Would it not have made more sense to seize power during the Bush Administration?
The role of Rupert Murdoch’s media outlets in these developments bears a close watch, although I suspect the nature of the 24 hour television news programs are pretty rabid regardless of their orientation.
I am hopeful that the disinclination to face facts square on in the light of day is happening at the margins and not among the mass of people. Our understanding of things has to have correspondence to reality if we are to act in a positive and constructive way so as the deal with the real problems and not symptoms. The medical analogy seems to me useful.

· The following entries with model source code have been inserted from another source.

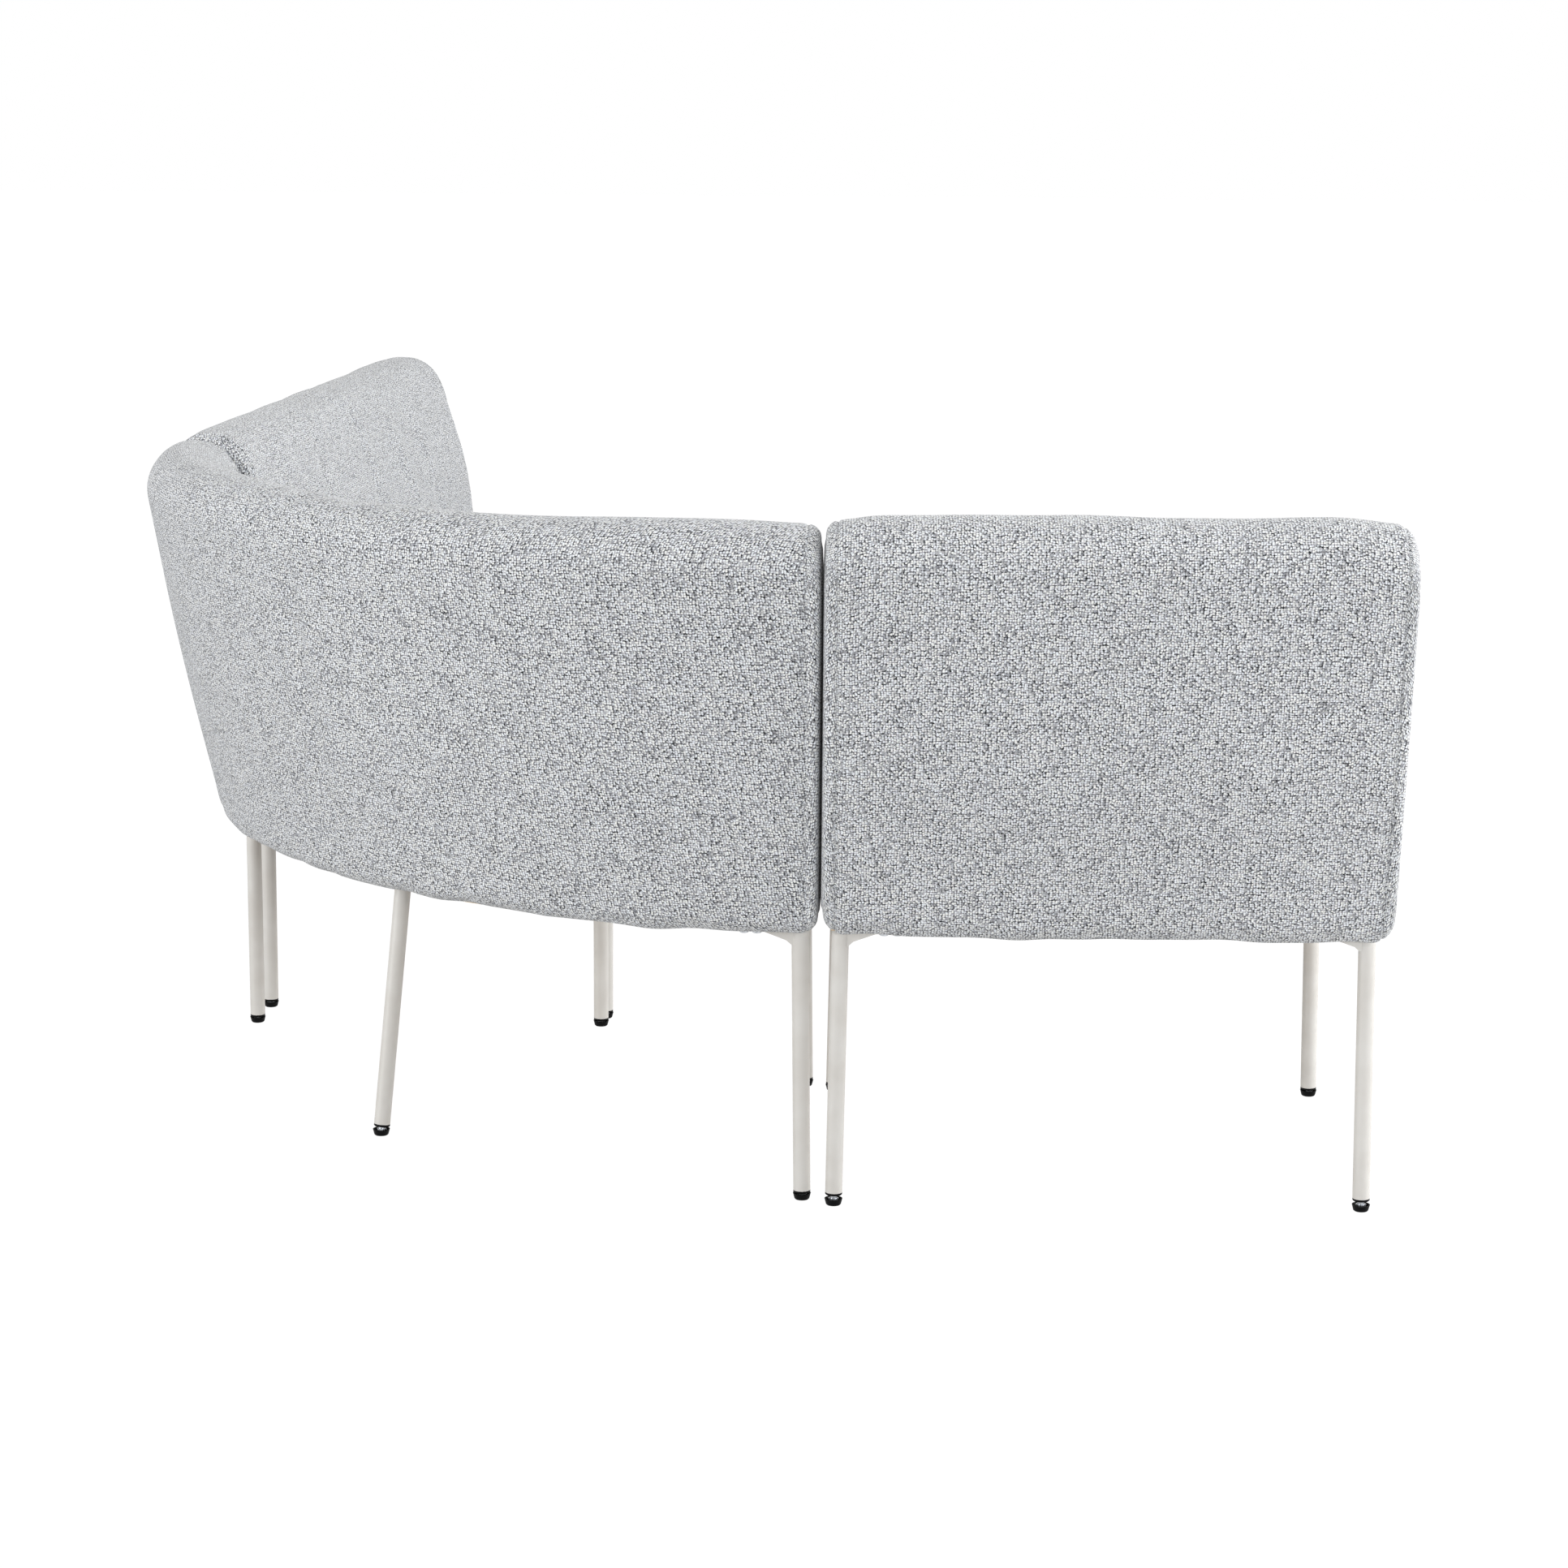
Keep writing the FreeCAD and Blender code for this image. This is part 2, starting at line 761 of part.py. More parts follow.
# The holes of a board: every screw that goes up or down into it
def drill_board(label, blank, screws, module):
    holes = []
    for index, place in enumerate(screws, 1):
        spot = place.Base
        holes.append(part_object(
            "Cylinder", f"{label}_hole_{index}",
            move(spot.x, spot.y, measure(board_underside) - size("cut_overrun") / 2),
            Radius="sizes.screw_radius + sizes.pilot_clearance",
            Height="sizes.board_thickness + sizes.cut_overrun",
        ))
    keep(label, minus(label, blank, compound(label + "_holes", holes)), module)


def drill_core(label, blank, screws, module):
    holes = []
    for index, place in enumerate(screws, 1):
        holes.append(part_object(
            "Cylinder", f"{label}_hole_{index}", place * move(0, 0, -size("cut_overrun") / 2),
            Radius="sizes.screw_radius + sizes.pilot_clearance",
            Height="2 * sizes.cut_overrun",
        ))
    keep(label, minus(label, blank, compound(label + "_holes", holes)), module)


# The pieces that every module shares once its legs, blanks and hollows are known
def finish_module(name, module, board, core, back, seat, hollows, angles, plugs, leg_screws):
    foot_screws = []
    core_screws = []
    for angle in angles:
        places = angle_screw_places()
        foot_screws += [angle * place for place in places[0::2]]
        core_screws += [angle * place for place in places[1::2]]
    drill_board(name + "_seat_board", board, leg_screws + foot_screws, module)
    drill_core(name + "_back_core", core, core_screws, module)
    grouped(name + "_back_angles", angle_pattern, angles, module)
    grouped(name + "_screws", screw_pattern, leg_screws + foot_screws + core_screws, module)
    grouped(name + "_leg_plugs", plug_pattern, plugs, module)
    bed, slot = hollows
    notches = [angle_notch(angle) for angle in angles]
    back_shape = back.cut([bed, slot] + notches)
    keep(name + "_back_pad", shape_of(name + "_back_pad", back_shape), module)
    keep(name + "_seat_pad", shape_of(name + "_seat_pad", seat.cut([bed])), module)


def make_straight_module(name, module, rear_out):
    wide = f"sizes.{name}_width"
    width = measure(wide)
    half = f"({wide} / 2 - sizes.board_end_inset)"
    board = part_object(
        "Box", name + "_board_blank",
        move(-measure(half), -measure(board_rear_radius), measure(board_underside)),
        Length=f"2 * {half}",
        Width=f"{board_rear_radius} - {board_front_radius}",
        Height="sizes.board_thickness",
    )
    core = new_body(name + "_core_blank")
    lean_run = f"({core_height} * tan(sizes.back_lean))"
    thickened(
        core, "panel", "YZ_Plane",
        [
            (f"-{core_outer_radius}", board_top),
            (f"-{core_inner_radius}", board_top),
            (f"-{core_inner_radius} - {lean_run}", f"{board_top} + {core_height}"),
            (f"-{core_outer_radius} - {lean_run}", f"{board_top} + {core_height}"),
        ],
        f"{wide} - 2 * sizes.core_end_inset",
    )
    side = width / 2 - size("leg_end_inset")
    plugs, screws = [], []
    for place, radius, out in (("rear", rear_leg_radius, rear_out), ("front", front_leg_radius, 0)):
        for end, x, direction in (("left", -side, 0), ("right", side, 2 * quarter_turn)):
            foot = move(x, -measure(radius), size("ball_height"))
            plug, leg_screws = make_leg_set(
                f"{name}_{place}_{end}", module, foot, direction, "side_lean", "sizes.ball_height", out)
            plugs.append(plug)
            screws += leg_screws
    spread = width / 2 - size("angle_end_inset")
    angles = [move(x, -measure(core_inner_radius), measure(board_top)) for x in (-spread, spread)]
    back = straight_pad(back_section, size("back_corner_round"), size("back_edge_round"), width)
    seat = straight_pad(seat_section, seat_size("seat_corner_round"), seat_size("seat_edge_round"), width)
    hollows = straight_hollows(width)
    finish_module(name, module, board, core, back, seat, hollows, angles, plugs, screws)


# Places round the corner: the angle runs from the right-hand end plane to the left-hand one
def polar(angle, radius, height):
    return turn(upward, -angle) * move(0, -radius, height)


def quarter_part(name, kind, trim_inset, base_height, outer, inner):
    turned_back = move(0, 0, measure(base_height)) * turn(upward, 2 * quarter_turn)
    solids = []
    for label, sizes_of in (("outer", outer), ("inner", inner)):
        solid = part_object(kind, f"{name}_{label}", turned_back, **sizes_of)
        solid.Angle = quarter_turn
        solids.append(solid)
    ring = minus(name + "_ring", *solids)
    reach = size("back_radius") + size("back_height")
    inset = size(trim_inset)
    block = part_object(
        "Box", name + "_trim", move(-inset - reach, -inset - reach, 0),
        Length="sizes.back_radius + sizes.back_height",
        Width="sizes.back_radius + sizes.back_height",
        Height="sizes.back_radius + sizes.back_height",
    )
    common = doc.addObject("Part::Common", name)
    common.Base = ring
    common.Tool = block
    return common


def make_corner_module(module):
    board = quarter_part(
        "corner_board_blank", "Cylinder", "board_end_inset", board_underside,
        {"Radius": board_rear_radius, "Height": "sizes.board_thickness"},
        {"Radius": board_front_radius, "Height": "sizes.board_thickness"},
    )
    lean_run = f"{core_height} * tan(sizes.back_lean)"
    core = quarter_part(
        "corner_core_blank", "Cone", "core_end_inset", board_top,
        *(
            {"Radius1": radius, "Radius2": f"{radius} + {lean_run}", "Height": core_height}
            for radius in (core_outer_radius, core_inner_radius)
        ),
    )
    inset = size("leg_end_inset")
    ball = size("ball_height")
    bracket_turn = size("corner_bracket_turn")
    plugs, screws = [], []
    for label, x, y, direction in (
        ("rear_right", -inset, -measure(rear_leg_radius), 2 * quarter_turn - bracket_turn),
        ("front_right", -inset, -measure(front_leg_radius), 2 * quarter_turn),
        ("rear_left", -measure(rear_leg_radius), -inset, bracket_turn - quarter_turn),
        ("front_left", -measure(front_leg_radius), -inset, -quarter_turn),
    ):
        plug, leg_screws = make_leg_set(
            "corner_" + label, module, move(x, y, ball), direction, "side_lean", "sizes.ball_height", 0)
        plugs.append(plug)
        screws += leg_screws
    # The middle leg leans out, and its glide is screwed out to the floor
    out = size("middle_glide_out")
    lean = math.radians(size("middle_lean"))
    half_turn = quarter_turn / 2
    foot = polar(half_turn, measure(middle_leg_radius) - out * math.sin(lean), ball + out * math.cos(lean))
    foot = Placement(foot.Base, Rotation())
    rise = "(sizes.ball_height + sizes.middle_glide_out * cos(sizes.middle_lean))"
    plug, leg_screws = make_leg_set(
        "corner_middle", module, foot, half_turn, "middle_lean", rise, out)
    plugs.append(plug)
    screws += leg_screws
    # A flat angle touches the round core with its side edges
    inner = measure(core_inner_radius)
    flat = math.sqrt(inner ** 2 - (size("angle_width") / 2) ** 2) - size("pilot_clearance")
    turns = (half_turn - size("angle_turn"), half_turn, half_turn + size("angle_turn"))
    angles = [polar(angle, flat, measure(board_top)) for angle in turns]
    middle = size("back_radius") - size("back_thickness") / 2
    back = corner_pad(back_section, size("back_corner_round"), size("back_edge_round"), middle)
    seat_middle = (size("seat_front_radius") + middle) / 2
    seat = corner_pad(
        seat_section, seat_size("seat_corner_round"), seat_size("seat_edge_round"), seat_middle)
    finish_module("corner", module, board, core, back, seat, corner_hollows(), angles, plugs, screws)


# The row: the origin is under the middle of the whole bench on the floor
def rear_reach(tilt):
    lean = math.radians(size("back_lean"))
    top = size("back_top_round")
    along_top = (size("back_height") - top - size("hem_height") - math.sin(lean) * top) / math.cos(lean)
    radius = size("back_radius") + along_top * math.sin(lean) - top * math.cos(lean)
    centre = tilt.multVec(Vector(0, -radius, size("back_height") - top))
    return top - centre.y


# The right module's rear glides are screwed out, which tips it forward about its front ones
def right_tilt():
    front = Vector(0, -measure(front_leg_radius), size("ball_height"))
    span = measure(rear_leg_radius) - measure(front_leg_radius)
    degrees = math.degrees(math.atan2(size("right_rear_glide_out"), span))
    return Placement(front, Rotation()) * turn(across_x, -degrees) * Placement(-front, Rotation())


# The left module is turned a little about the front corner of its near end, away from the corner module
def left_turned():
    hinge = move(size("left_step") - size("seat_front_radius"), 0, 0)
    return hinge * turn(upward, -size("left_turn")) * hinge.inverse()


# How far a straight module's far rear corner lies from that hinge, across and along
def left_depth():
    turned = math.radians(size("left_turn"))
    corner = rear_reach(Placement()) - size("back_edge_round") - size("seat_front_radius")
    corner -= size("back_corner_round") * math.tan(math.radians(size("back_lean")))
    return (size("left_width") - size("end_gap")) * math.cos(turned) + corner * math.sin(turned)


reach_left = rear_reach(Placement())
reach_rear = rear_reach(right_tilt()) + size("right_step")
row_end = size("right_width") - size("end_gap")
home = move((reach_left - row_end) / 2, (reach_rear - left_depth()) / 2, 0)
right_place = home * move(size("right_width") / 2, -size("right_step"), 0) * right_tilt()
left_beside = move(size("left_step"), size("left_width") / 2, 0) * turn(upward, -quarter_turn)
left_place = home * left_turned() * left_beside

make_corner_module(home)
make_straight_module("right", right_place, size("right_rear_glide_out"))
make_straight_module("left", left_place, 0)
doc.recompute()
for item, place in kept.values():
    item.Placement = place * item.Placement
doc.recompute()

# Check everything, then write one file for each piece
for item in doc.Objects:
    if "Invalid" in item.State or "Error" in item.State:
        raise RuntimeError(f"{item.Name} failed: {item.State}")
for label, (item, place) in kept.items():
    shape = item.Shape
    if shape.isNull() or not shape.isValid() or not shape.Solids:
        raise RuntimeError(f"{label} has no valid shape")
for label, (item, place) in kept.items():
    item.Shape.exportStep(f"parts/{label}.step")
for label, centre, axis, out in glides:
    numbers = " ".join(f"{value:.4f}" for value in (*centre, *axis, out))
    print("glide", label, numbers)
print("origin moved by", home.Base)
print(len(kept), "pieces written")
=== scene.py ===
# Corner banquette bench: upholstery, finishes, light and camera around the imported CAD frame
import bpy
import json
import math
import numpy as np
from mathutils import Matrix, Vector


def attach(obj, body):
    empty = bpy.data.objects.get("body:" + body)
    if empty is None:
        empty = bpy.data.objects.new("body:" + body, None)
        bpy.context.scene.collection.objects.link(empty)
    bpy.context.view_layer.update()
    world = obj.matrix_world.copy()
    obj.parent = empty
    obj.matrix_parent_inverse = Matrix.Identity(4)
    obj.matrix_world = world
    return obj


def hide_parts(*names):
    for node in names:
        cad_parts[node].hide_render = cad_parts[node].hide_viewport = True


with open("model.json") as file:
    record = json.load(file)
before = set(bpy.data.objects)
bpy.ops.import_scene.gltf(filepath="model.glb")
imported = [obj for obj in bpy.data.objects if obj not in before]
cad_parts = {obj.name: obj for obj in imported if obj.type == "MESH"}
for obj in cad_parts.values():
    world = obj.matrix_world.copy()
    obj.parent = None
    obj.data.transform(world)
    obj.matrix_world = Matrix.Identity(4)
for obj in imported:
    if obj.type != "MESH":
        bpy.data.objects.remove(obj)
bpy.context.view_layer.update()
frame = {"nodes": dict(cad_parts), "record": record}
print("frame loaded:", len(frame["nodes"]), "CAD nodes")

# Places of the modules in metres, as in the CAD: all lengths are measured from the corner's centre
rowPlaces = {
    "cornerCentre": (0.124012, -0.243959),
    "rightWidth": 0.650,
    "leftWidth": 1.350,
    "endGap": 0.00175,
    "rightStep": 0.020,
    "leftStep": 0.002,
    "leftTurnDegrees": 5.0,
    "leftHinge": 0.250,
    # the right module's rear glides stand 4 mm out, 474 mm behind the front ones
    "rightTiltDegrees": math.degrees(math.atan2(0.004, 0.474)),
    "rightTiltPivot": (0.302, 0.0038),
}

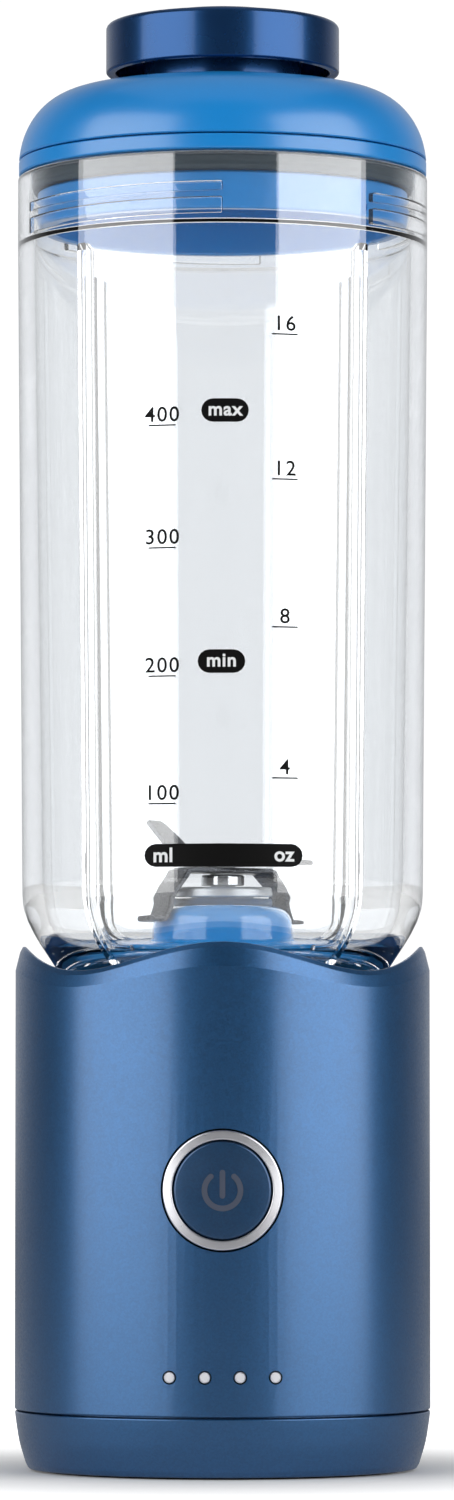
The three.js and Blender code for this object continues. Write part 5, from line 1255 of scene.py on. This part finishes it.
class BLENDER_OT_stage(bpy.types.Operator):
    """Sets the pale floor and backdrop, the softboxes and the camera"""

    bl_idname = "blender_part.stage"
    bl_label = "Stage"

    def execute(self, context):
        settings = context.scene.blender_stage
        clear_selection()
        bpy.ops.mesh.primitive_plane_add(size=12, location=(0, 0, 0))
        floor = named("floor")
        apply_place(floor)
        floor.data.materials.append(glowing_floor())

        softbox("left_softbox", -57, 1.0, 1.15, 1.7, settings.panel_power, 0.25)
        softbox("right_softbox", 58.5, 1.0, 1.05, 1.7, settings.panel_power, 0.25)
        top = softbox("top_softbox", 0, 0.01, 1.4, 1.4, settings.top_power, 1.5)
        top.rotation_euler = (0, 0, 0)

        world = bpy.data.worlds.new("backdrop")
        context.scene.world = world
        world.use_nodes = True
        tree = world.node_tree
        seen = tree.nodes["Background"]
        seen.inputs["Color"].default_value = (1, 1, 1, 1)
        seen.inputs["Strength"].default_value = settings.backdrop
        room = tree.nodes.new("ShaderNodeBackground")
        room.inputs["Color"].default_value = (0.95, 0.97, 1, 1)
        split = tree.nodes.new("ShaderNodeSeparateXYZ")
        tree.links.new(tree.nodes.new("ShaderNodeTexCoord").outputs["Generated"], split.inputs[0])
        behind = tree.nodes.new("ShaderNodeMapRange")
        behind.inputs["From Min"].default_value = 0.4
        behind.inputs["From Max"].default_value = 0.9
        behind.inputs["To Min"].default_value = settings.room
        behind.inputs["To Max"].default_value = settings.wall
        tree.links.new(split.outputs["Y"], behind.inputs["Value"])
        rays = tree.nodes.new("ShaderNodeLightPath")
        through = math_node(tree, "MULTIPLY", rays.outputs["Is Transmission Ray"], settings.through)
        gain = math_node(tree, "ADD", 1.0, through)
        strength = math_node(tree, "MULTIPLY", behind.outputs[0], gain)
        tree.links.new(strength, room.inputs["Strength"])
        mix = tree.nodes.new("ShaderNodeMixShader")
        tree.links.new(rays.outputs["Is Camera Ray"], mix.inputs[0])
        tree.links.new(room.outputs[0], mix.inputs[1])
        tree.links.new(seen.outputs[0], mix.inputs[2])
        tree.links.new(mix.outputs[0], tree.nodes["World Output"].inputs["Surface"])

        clear_selection()
        tilt = math.radians(CAMERA_TILT)
        bpy.ops.object.camera_add(location=CAMERA_PLACE, rotation=(tilt, 0, 0))
        camera = bpy.context.object
        camera.name = "camera"
        camera.data.lens = settings.lens
        camera.data.sensor_width = 36
        context.scene.camera = camera
        context.scene.view_settings.view_transform = "Standard"
        return {"FINISHED"}


PIECES = (
    BLENDER_OT_housing,
    BLENDER_OT_cover,
    BLENDER_OT_button,
    BLENDER_OT_lights,
    BLENDER_OT_port_cover,
    BLENDER_OT_cup,
    BLENDER_OT_scale,
    BLENDER_OT_hub,
    BLENDER_OT_blades,
    BLENDER_OT_lid,
    BLENDER_OT_cap,
    BLENDER_OT_inner,
    BLENDER_OT_stage,
)


class BLENDER_PT_pieces(bpy.types.Panel):
    """Lists the steps that build the blender"""

    bl_idname = "BLENDER_PT_pieces"
    bl_label = "Personal Blender"
    bl_space_type = "VIEW_3D"
    bl_region_type = "UI"
    bl_category = "Blender"

    def draw(self, context):
        for step in PIECES:
            self.layout.operator(step.bl_idname)


CLASSES = (BlenderColours, BlenderSizes, BlenderStage, *PIECES, BLENDER_PT_pieces)


def register():
    for kind in CLASSES:
        bpy.utils.register_class(kind)
    bpy.types.Scene.blender_colours = bpy.props.PointerProperty(type=BlenderColours)
    bpy.types.Scene.blender_sizes = bpy.props.PointerProperty(type=BlenderSizes)
    bpy.types.Scene.blender_stage = bpy.props.PointerProperty(type=BlenderStage)


def unregister():
    del bpy.types.Scene.blender_stage
    del bpy.types.Scene.blender_sizes
    del bpy.types.Scene.blender_colours
    for kind in reversed(CLASSES):
        bpy.utils.unregister_class(kind)


def main():
    register()
    for step in PIECES:
        group, name = step.bl_idname.split(".")
        getattr(getattr(bpy.ops, group), name)()


if __name__ == "__main__":
    main()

Sometimes, the problem with columnists is that they are just too intelligent to understand the thought processes of the afflicted screamers. For example, here is Frank Rich at The New York Times,via Common Dreams:
The best political news for the president remains the Republicans. It’s a measure of how out of touch G.O.P. leaders like Mitch McConnell and John Boehner are that they keep trying to scare voters by calling Obama a socialist. They have it backward. The larger fear is that Obama might be just another corporatist, punking voters much as the Republicans do when they claim to be all for the common guy. If anything, the most unexpected — and challenging — event that could rock the White House this August would be if the opposition actually woke up.
Just the sort of thing an intellectual would say. (Punking is verbal bullying, similar to sledging). Pssst. . . anybody, including the Floundering Fathers who ever spoke about “the public good” was probably socialist to some measure.